The method is shown to be a function of earthquake characteristics such as magnitude (M), PGA, PGV, and distance from fault. Accordingly, based on this approach several research groups performed statistical analysis for a wide range of historical earthquake motions and developed equations to calculate slope deformation as a function of k_{y} and site-adjusted earthquake characteristics. Most of these equations have been nicely formulated in the computer program SLAMMER. In case you do not want to use the equations, this program can also perform Newmark sliding block analysis for a suite of ground motion time histories.

One drawback of the original sliding block model is that it treats the failure mass as a rigid body and ignores deformability of the sliding block. Seed and Martin (1966) and Makdisi and Seed (1978) showed that the method does not capture accurately the dynamic response of  the deformable earth/waste sliding mass during earthquake shaking. Bray and Travasaro (2007) proposed a method that takes into account deformability of the sliding block. The method is also available in the computer program SLAMMER.

2.1. Non-liquefiable site condition

As discussed above the analysis is completed in the following three steps:

  1. Determine yield acceleration (k_{y}): perform pseudo-static limit equilibrium analyses iteratively by varying k_{h} values. The k_{h} that results in safety factor of 1.0 would be the yield acceleration,
  2. Determine characteristics of design earthquakes for the site in question,
  3. Use computer programs such as SLAMMER to calculate slope deformations. If the slope is composed of soft material, it is recommended to use the approach of  Bray and Travasaro (2007) since it accounts for failure mass deformability. If the slope is composed of stiff/dense material underlain by a very soft layer, it is recommended to also consider Newmark sliding rigid  block.
2.2. Liquefiable site condition

The analysis includes the steps listed above with two major changes:

  • Residual shear strength of liquefiable layers must be used in the limit equilibrium analysis to calculate k_{y};
  • Bray and Travasaro (2007) method should NOT be used because the sliding mass behavior is more like a rigid body resting on a liquefied soil. It is recommended to use Newmark sliding rigid  block.

There are some empirical methods available to estimate liquefaction-induced lateral displacements based on standard penetration test (SPT) and cone penetration test (CPT), e.g., Youd et al. (2002) and Zhang et al. (2004). These methods are not discussed here for brevity, and note that the methods are NOT applicable if you intend to find a solution to stabilize a slope by some techniques such as soil-nailing, piles, deep soil mixing buttress, etc.

3.  Concluding Remarks

The displacement-based approach has two advantages over the limit equilibrium approach:

  1. Unlike limit equilibrium approach, the displacement-based approach provides rough estimate of a slope deformation.
  2.  In displacement-based approach, there is no need to estimate seismic coefficient (k_{h}).

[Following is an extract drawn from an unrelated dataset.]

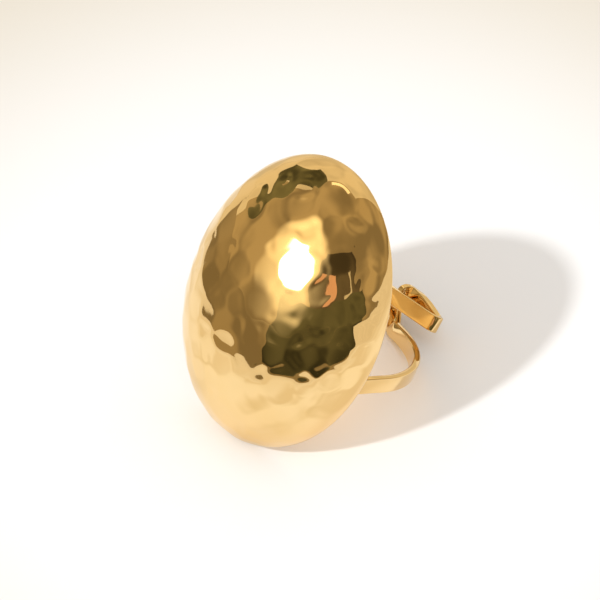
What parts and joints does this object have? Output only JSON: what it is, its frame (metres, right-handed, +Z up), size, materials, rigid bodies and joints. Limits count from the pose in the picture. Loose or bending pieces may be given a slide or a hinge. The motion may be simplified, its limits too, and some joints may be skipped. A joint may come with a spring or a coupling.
{
  "type": "dome ring",
  "caption": "Large oval hammered dome ring on a flat strip band that makes a small loop over itself at the palm, lying on its side.",
  "frame": {"origin": "middle of the bounding box's bottom face, on the surface that the ring lies on", "axes": "+Z is up from that surface, -Y is the way the dome faces, and +X is the side of the band whose low run reaches the palm loop's curl. The finger's axis leans back from +Z towards +Y."},
  "size_m": [0.0222, 0.0266, 0.0263],
  "materials": {
    "gold_plate": "polished gold plating on brass, with soft hammer marks on the dome"
  },
  "bodies": {
    "root": {"dome_ring": "gold_plate"}
  },
  "joints": []
}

Last but not the least, in my opinion both methods described above are approximate and can be associated with some level of error. The most reliable tool for this purpose is to adopt advanced numerical approaches and simulate full-scale continuum model of the system in question. This way there is no need to; (i) estimate pseudo-static seismic coefficient, (ii) estimate residual strength of liquefied soils, and (iii) make any engineering judgment on the level of deformability of potential sliding masses.

Important Note:

The methods described above were originally developed and formulated for shallow crustal earthquake events, and characteristics of subduction zone earthquakes were NOT incorporated in those approaches. Very recent studies such as the study of Bray et al. (2017) provides recommendations on calculation of lateral displacement of slopes when subjected to subduction zone earthquakes. They have incorporated their approaches including the 2007 version (Bray and Travasarou, 2007) in a spreadsheet which is available online for free. The spreadsheet is also capable of estimating the seismic coefficient (k_{h}).

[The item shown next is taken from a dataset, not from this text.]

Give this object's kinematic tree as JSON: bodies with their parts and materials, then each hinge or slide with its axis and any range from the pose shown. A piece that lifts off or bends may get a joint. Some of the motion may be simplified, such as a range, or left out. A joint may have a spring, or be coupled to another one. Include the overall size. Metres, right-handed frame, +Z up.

For ease of access, I have uploaded the spreadsheet here in the following link:  BT07_BMT17_Seismic_Slope_Displacement_v5.xlsx
(by Bray et al. 2017).

4 thoughts on “Simplified design methods – Seismic slope stability analysis

  1. Dear Amin, I am now pefroming some 2D equivalent-linear seismic response of slope by QUAD4M. But I have some problems when I accessing the seismic coefficient time history of the sliding surface, I don’t know whether the outputed coeeficents shuold be used dircetly to calculated the seismic induced displacement or shoud be divied by a gravity constant?

    1. Hi there,
      Apologies for my very late reply. Unfortunately, I have never used QUAD4M software. But I know that in all geotechnical softwares by default the output acceleration time history is in ft/s^2 or m/s^2 unless you ask the program to output acceleration in “g”. I suggest you check the manual if it is available.

      Hope this help.

  2. Dear Admin,
    I could not install the program slammer. There is a zip file slammer.jar. inside the zip file there is an install folder but could not proceed.

  3. You need to install the latest version of Java. Please see below the installation instruction:
    INSTALLATION INSTRUCTIONS:

    1. The program requires 225 MB of storage space on a hard drive.

    2. The program was compiled in Java version 7 and should run on Windows, Apple, and Linux operating systems.

    3. THE INSTALLER WILL ONLY LAUNCH ON MACHINES RUNNING JAVA 7 OR LATER. Go to http://www.java.com to download the most recent version of Java.

    4. Click (or double-click) on “SLAMMER Install JAR” to download the installation file.

    5. Click (or double-click) on the downloaded installation file (slammerinstall) to launch the installer.

    6. Follow the prompts in the script to complete installation.

    7. To launch the program, go to the “programs” folder within the installation folder. Click (or double-click) on “slammer.”

    8. For convenience, a desktop shortcut to “slammer” can be created.